Pull every "scene" line out of the data below.

*Data lines*
+++
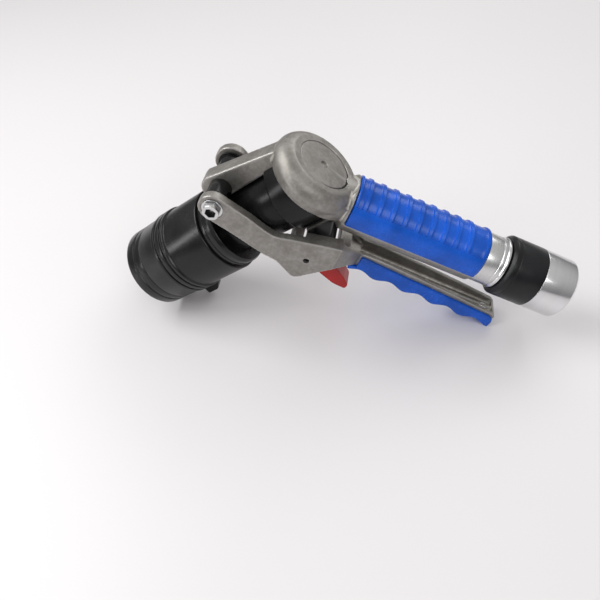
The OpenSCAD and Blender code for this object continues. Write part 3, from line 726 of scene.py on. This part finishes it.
def makeGripCover():
    g = grip
    start, end, r = g["start"], g["end"], g["r"]
    ribs = [start + g["firstRib"] + i * g["pitch"] for i in range(g["ribs"])]
    sides = [s + side * g["ribWidth"] / 2 for s in ribs for side in (-1, 1)]
    edges = [start + 1.4] + sides + [end - 2]
    pockets = list(zip(edges[0::2], edges[1::2]))
    outer = [(start, r - 0.9), (start + 0.25, r - 0.35), (start + 0.8, r)]
    for a, b in pockets:
        outer += [(a, r)] + [(a + (b - a) * k / 4, r) for k in (1, 2, 3)] + [(b, r)]
    outer += [(end - 0.8, r), (end - 0.25, r - 0.35), (end, r - 0.9)]
    section = outer + [(end, g["coreR"]), (start, g["coreR"])]
    # a saddle open below, over the casting's lower half
    turn = math.radians(g["halfArc"])
    points = [(x, math.sin(turn) * q, math.cos(turn) * q) for x, q in section]
    cover = drawLine("gripCover", points)
    bpy.ops.mesh.select_all(action="SELECT")
    bpy.ops.mesh.edge_face_add()
    bpy.ops.mesh.spin(steps=136, angle=2 * turn, center=(0, 0, 0), axis=(-1, 0, 0))
    tidyMesh()
    # the pockets: their faces are inset, then drawn in towards the axis
    bpy.ops.object.mode_set(mode="EDIT")
    bpy.ops.mesh.select_all(action="DESELECT")
    bpy.ops.mesh.select_mode(type="FACE")
    bpy.ops.object.mode_set(mode="OBJECT")
    for face in cover.data.polygons:
        x, y, z = face.center
        around = math.degrees(abs(math.atan2(y, z)))
        inPocket = any(a < x < b for a, b in pockets)
        face.select = inPocket and around < g["pocketArc"] and math.hypot(y, z) > r - 0.3
    bpy.ops.object.mode_set(mode="EDIT")
    radius = r
    for margin, depth in ((0.28, g["pocket"]), (0.45, g["middle"])):
        bpy.ops.mesh.inset(thickness=margin, use_individual=False)
        k = (r - depth) / radius
        bpy.ops.transform.resize(value=(1, k, k), center_override=(0, 0, 0))
        radius = r - depth
    bpy.ops.mesh.select_all(action="SELECT")
    bpy.ops.mesh.normals_make_consistent(inside=False)
    bpy.ops.object.mode_set(mode="OBJECT")
    finishPiece(cover, gripFrame, "nozzle_body", "blue_grip", ["grip_cover"], 50)


# ---- tube, ring, swivel sleeve and hose connector ----
hoseEnd = {"tubeR": 16.4, "ringS": 131.5, "sleeveS": 134.6, "connectorS": 158.5, "endS": 180.6,
           "outerR": 20, "spigotR": 12.06, "threadR": 15.1, "threadPitch": 2.3, "turns": 144}


def makeTubeAndRing():
    h = hoseEnd
    back = h["ringS"]
    tube = spunPiece("handleTube", rounded([
        (101, 11.95), (119.2, 11.95), (119.2, h["tubeR"] - 0.5, 0.2), (119.7, h["tubeR"], 0.2),
        (back - 3.2, h["tubeR"], 0.1), (back - 3, h["tubeR"] - 0.25, 0.1),
        (back - 2.5, h["tubeR"] - 0.25, 0.1), (back - 2.3, h["tubeR"], 0.1),
        (back, h["tubeR"], 0.2), (back, 12), (148.9, 12), (148.9, 10.8), (151.1, 10.8), (151.1, 12),
        (164, 12, 0.4), (164, 8, 0.3), (101, 8)], steps=3), h["turns"])
    finishPiece(tube, gripFrame, "nozzle_body", "machined_aluminium", ["handle_tube"])
    ring = spunPiece("retainingRing", rounded([
        (back + 0.05, 12.05), (back + 0.05, 16.3, 0.2), (back + 0.8, 17.1, 0.6),
        (back + 2.1, 17.1, 0.6), (back + 2.85, 16.3, 0.2), (back + 2.85, 12.05)]), h["turns"])
    finishPiece(ring, gripFrame, "nozzle_body", "polished_steel", ["retaining_ring"])


def makeSleeve():
    h = hoseEnd
    a, b, r = h["sleeveS"], h["connectorS"] - 0.05, h["outerR"]
    sleeve = spunPiece("swivelSleeve", rounded([
        (a, h["spigotR"]), (a, r - 1.9, 0.3), (a + 1.9, r, 0.9), (a + 4.4, r, 0.1),
        (a + 4.6, r - 0.2, 0.1), (a + 5.1, r - 0.2, 0.1), (a + 5.3, r, 0.1), (b, r, 0.35),
        (b, 16.1), (154, 16.1), (154, h["spigotR"])]), h["turns"])
    finishPiece(sleeve, gripFrame, "swivel", "black_plastic", ["swivel_sleeve"])


def makeConnector():
    h = hoseEnd
    a, b, r, t = h["connectorS"], h["endS"], h["outerR"], h["threadR"]
    thread, s = [], b - 1.6
    while s > a + 10:
        thread += [(s, t), (s - 0.9, t + 0.75), (s - 1.15, t + 0.75), (s - 2.05, t)]
        s -= h["threadPitch"]
    connector = spunPiece("hoseConnector", rounded([
        (a - 4.4, h["spigotR"]), (a - 4.4, 16, 0.2), (a, 16, 0.1), (a, r, 0.3),
        (b - 1.3, r, 0.4), (b - 0.2, r - 0.9, 0.4), (b, r - 1.3, 0.3), (b, t + 1.2, 0.3),
        (b - 0.9, t, 0.2)] + thread + [
        (a + 8.1, t), (a + 8.1, t + 0.8), (a + 6.1, t + 0.8), (a + 6.1, h["spigotR"])]),
        h["turns"])
    finishPiece(connector, gripFrame, "swivel", "polished_steel", ["hose_connector"])


makeGripCover()
makeTubeAndRing()
makeSleeve()
makeConnector()
print("grip and hose end made")

# ---- pivot bolt, nut, spacers and screws ----
fastener = {"headR": 5.8, "headT": 4, "socketR": 3.55, "socketDeep": 3.2, "seat": 0.4,
            "washerT": 0.5, "nutT": 3.4, "spacerR": 7.2, "flangeR": 8.6, "flangeT": 1.2}


def hexBlank(name, radius, thickness, holeR, holeSides, holeDepth):
    # a hexagon with its corners turned off and a hole from the top; it stands on z = 0
    deselectEverything()
    bpy.ops.mesh.primitive_cylinder_add(vertices=6, radius=radius, depth=thickness,
                                        location=(0, 0, thickness / 2))
    piece = nameAndApply(name)
    softBevel(piece, 0.22, 2, 40)
    deselectEverything()
    bpy.ops.mesh.primitive_cone_add(vertices=72, radius1=radius * 1.14, radius2=radius * 0.83,
                                    depth=thickness * 1.1, location=(0, 0, thickness * 0.62))
    cone = nameAndApply("cone")
    combine(piece, cone, "INTERSECT")
    deselectEverything()
    depth = holeDepth + 1
    bpy.ops.mesh.primitive_cylinder_add(vertices=holeSides, radius=holeR, depth=depth,
                                        location=(0, 0, thickness - holeDepth + depth / 2))
    combine(piece, nameAndApply("hole"))
    return piece


def makeBolt():
    f, half = fastener, lever["armHalf"]
    face, plate = -half - f["seat"], f["washerT"]
    head = hexBlank("pivotBolt", f["headR"], f["headT"], f["socketR"], 6, f["socketDeep"])
    turn = Matrix.Translation((pivot[0], face, pivot[1])) @ Matrix.Rotation(math.pi / 2, 4, "X")
    head.data.transform(turn)
    washer = spunPiece("washer", rounded([
        (0, 4.1), (0, 6.6, 0.15), (plate, 6.6, 0.25), (plate, 4.1)]), 64)
    washer.data.transform(Matrix.Translation((pivot[0], face + plate, pivot[1])) @
                          Matrix.Rotation(-math.pi / 2, 4, "Z"))
    shank = rodAcross("shank", pivot, boltR, face + 0.05, half + 3.2, 48)
    tip = rodAcross("tip", pivot, boltR - 0.5, half + 3, half + 3.55, 48)
    joinPieces(head, [washer, shank, tip])
    finishPiece(head, barrelFrame, "nozzle_body", "plated_steel", ["pivot_bolt"], 35)
    # painted shade: a black insert lines the hex socket so its hollow reads dark
    shadeInsert = hexBlank("socketShadeInsert", f["socketR"] - 0.02, 2.9, f["socketR"] - 0.3, 6, 2.7)
    shadeInsert.data.transform(turn @ Matrix.Translation((0, 0, f["headT"] - f["socketDeep"])))
    finishPiece(shadeInsert, barrelFrame, "nozzle_body", "black_neck", [], 35)
    nut = hexBlank("pivotNut", f["headR"], f["nutT"], boltR + 0.02, 48, f["nutT"] + 0.5)
    nut.data.transform(Matrix.Translation((pivot[0], half + f["seat"], pivot[1])) @
                       Matrix.Rotation(-math.pi / 2, 4, "X"))
    finishPiece(nut, barrelFrame, "nozzle_body", "plated_steel", ["pivot_nut"], 35)


def makeSpacers():
    f = fastener
    inner, outer = casting["spineHalf"] + 0.05, lever["armHalf"] - lever["armT"] - 0.35
    foot = outer - f["flangeT"]
    # the spacers are black; the wide flange on each also darkens the arm's recessed inner face, as painted shade
    spacer = spunPiece("boltSpacers", rounded([
        (inner, boltR + 0.02), (inner, f["spacerR"], 0.5), (foot, f["spacerR"], 0.2),
        (foot, f["flangeR"], 0.3), (outer, f["flangeR"], 0.3), (outer, boltR + 0.02)]), 72)
    spacer.data.transform(Matrix.Translation((pivot[0], 0, pivot[1])) @
                          Matrix.Rotation(math.pi / 2, 4, "Z"))
    other = copyPiece(spacer, "spacer", Matrix.Scale(-1, 4, (0, 1, 0)))
    pick(other)
    bpy.ops.object.mode_set(mode="EDIT")
    tidyMesh()
    joinPieces(spacer, [other])
    finishPiece(spacer, barrelFrame, "nozzle_body", "black_neck", ["bolt_spacers"])


def makeScrews():
    # pan heads with a cross slot, in the channel of the lever
    deselectEverything()
    bpy.ops.mesh.primitive_cylinder_add(vertices=40, radius=2.8, depth=1.9, location=(0, 0, 0.95))
    screw = nameAndApply("padScrews")
    softBevel(screw, 0.6, 4, 60)
    for quarter in (0, 1):
        deselectEverything()
        bpy.ops.mesh.primitive_cube_add(size=1, location=(0, 0, 1.9), scale=(3.4, 0.7, 1.6),
                                        rotation=(0, 0, quarter * math.pi / 2))
        combine(screw, nameAndApply("slot"))
    toBarrel = barrelFrame.inverted() @ gripFrame
    screws = []
    for i, s in enumerate(lever["screws"]):
        seat = toBarrel @ Matrix.Translation((s, 0, -floorTop(s) + 0.1))
        screws.append(copyPiece(screw, "screw", seat @ Matrix.Rotation(0.4 + i, 4, "Z")))
    bpy.data.objects.remove(screw)
    whole = joinPieces(screws[0], screws[1:])
    whole.name = whole.data.name = "padScrews"
    finishPiece(whole, barrelFrame, "lever", "plated_steel", ["pad_screws"])


makeBolt()
makeSpacers()
makeScrews()
print("fasteners made")

# ---- floor, light and camera ----
studio = {"floorSize": 30, "floorColour": (0.76, 0.74, 0.75), "horizon": (0.32, 0.32, 0.33),
          "zenith": (1.0, 0.99, 0.98), "zenithFrom": 0.7, "worldLight": 0.6}


def makeStudio():
    deselectEverything()
    bpy.ops.mesh.primitive_plane_add(size=studio["floorSize"], location=(0, 0, 0))
    floor = nameAndApply("floor")
    paint = Paint("floorPaint")
    clouds = paint.noise(3, 2, 0.5)
    pale = studio["floorColour"]
    colour = paint.ramp(clouds, [(0.3, tuple(c * 0.985 for c in pale) + (1,)), (0.7, pale + (1,))])
    floor.data.materials.append(paint.finish(Base_Color=colour, Roughness=0.42))
    world = bpy.data.worlds.new("studioLight")
    bpy.context.scene.world = world
    world.use_nodes = True
    # pale overhead and darker towards the horizon
    tree = world.node_tree
    place, split, sky = [tree.nodes.new(kind) for kind in (
        "ShaderNodeTexCoord", "ShaderNodeSeparateXYZ", "ShaderNodeValToRGB")]
    sky.color_ramp.elements[0].color = studio["horizon"] + (1,)
    sky.color_ramp.elements[1].color = studio["zenith"] + (1,)
    sky.color_ramp.elements[1].position = studio["zenithFrom"]
    tree.links.new(place.outputs["Generated"], split.inputs[0])
    tree.links.new(split.outputs["Z"], sky.inputs[0])
    tree.links.new(sky.outputs[0], tree.nodes["Background"].inputs["Color"])
    tree.nodes["Background"].inputs["Strength"].default_value = studio["worldLight"]


def softLight(name, spot, aim, size, power):
    deselectEverything()
    bpy.ops.object.light_add(type="AREA", location=spot)
    light = bpy.context.object
    light.name = name
    light.data.shape = "RECTANGLE"
    light.data.size, light.data.size_y = size
    light.data.energy = power
    light.rotation_euler = (Vector(aim) - Vector(spot)).to_track_quat("-Z", "Y").to_euler()


# the camera stands near, above and behind; its axes are given in the barrel's frame
camera = {"lens": 34.45, "spot": (167.59, -285.58, 137.93), "right": (0.7705, 0.1684, -0.6148),
          "up": (0.3220, 0.7296, 0.6033), "back": (0.5502, -0.6628, 0.5079)}


def makeCamera():
    deselectEverything()
    turn = barrelFrame.to_3x3().normalized()
    axes = [turn @ Vector(camera[key]) for key in ("right", "up", "back")]
    place = Matrix(axes).transposed().to_4x4()
    place.translation = barrelFrame @ Vector(camera["spot"])
    bpy.ops.object.camera_add()
    view = bpy.context.object
    view.name = "camera"
    view.matrix_world = place
    view.data.lens = camera["lens"]
    view.data.sensor_width = 36
    view.data.clip_start, view.data.clip_end = 0.01, 30
    bpy.context.scene.camera = view


makeStudio()
softLight("keyLight", (-0.75, 0.0, 0.95), (0, 0, 0.06), (0.8, 0.6), 7.5)
softLight("sideLight", (-0.75, -0.45, 0.4), (-0.1, 0, 0.05), (0.12, 0.6), 1.6)
softLight("fillLight", (0.5, -0.75, 0.75), (0, 0, 0.06), (0.5, 0.4), 2.2)
softLight("backLight", (0.35, 0.9, 0.8), (0, 0, 0.06), (1.0, 0.5), 3.5)
makeCamera()
bpy.context.scene.view_settings.view_transform = "Standard"
print("studio made")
+++
*The result*
The OpenSCAD and Blender code for this object continues. Write part 3, from line 726 of scene.py on. This part finishes it.
    bpy.context.scene.world = world
    bpy.context.scene.camera = view
bpy.context.scene.view_settings.view_transform = "Standard"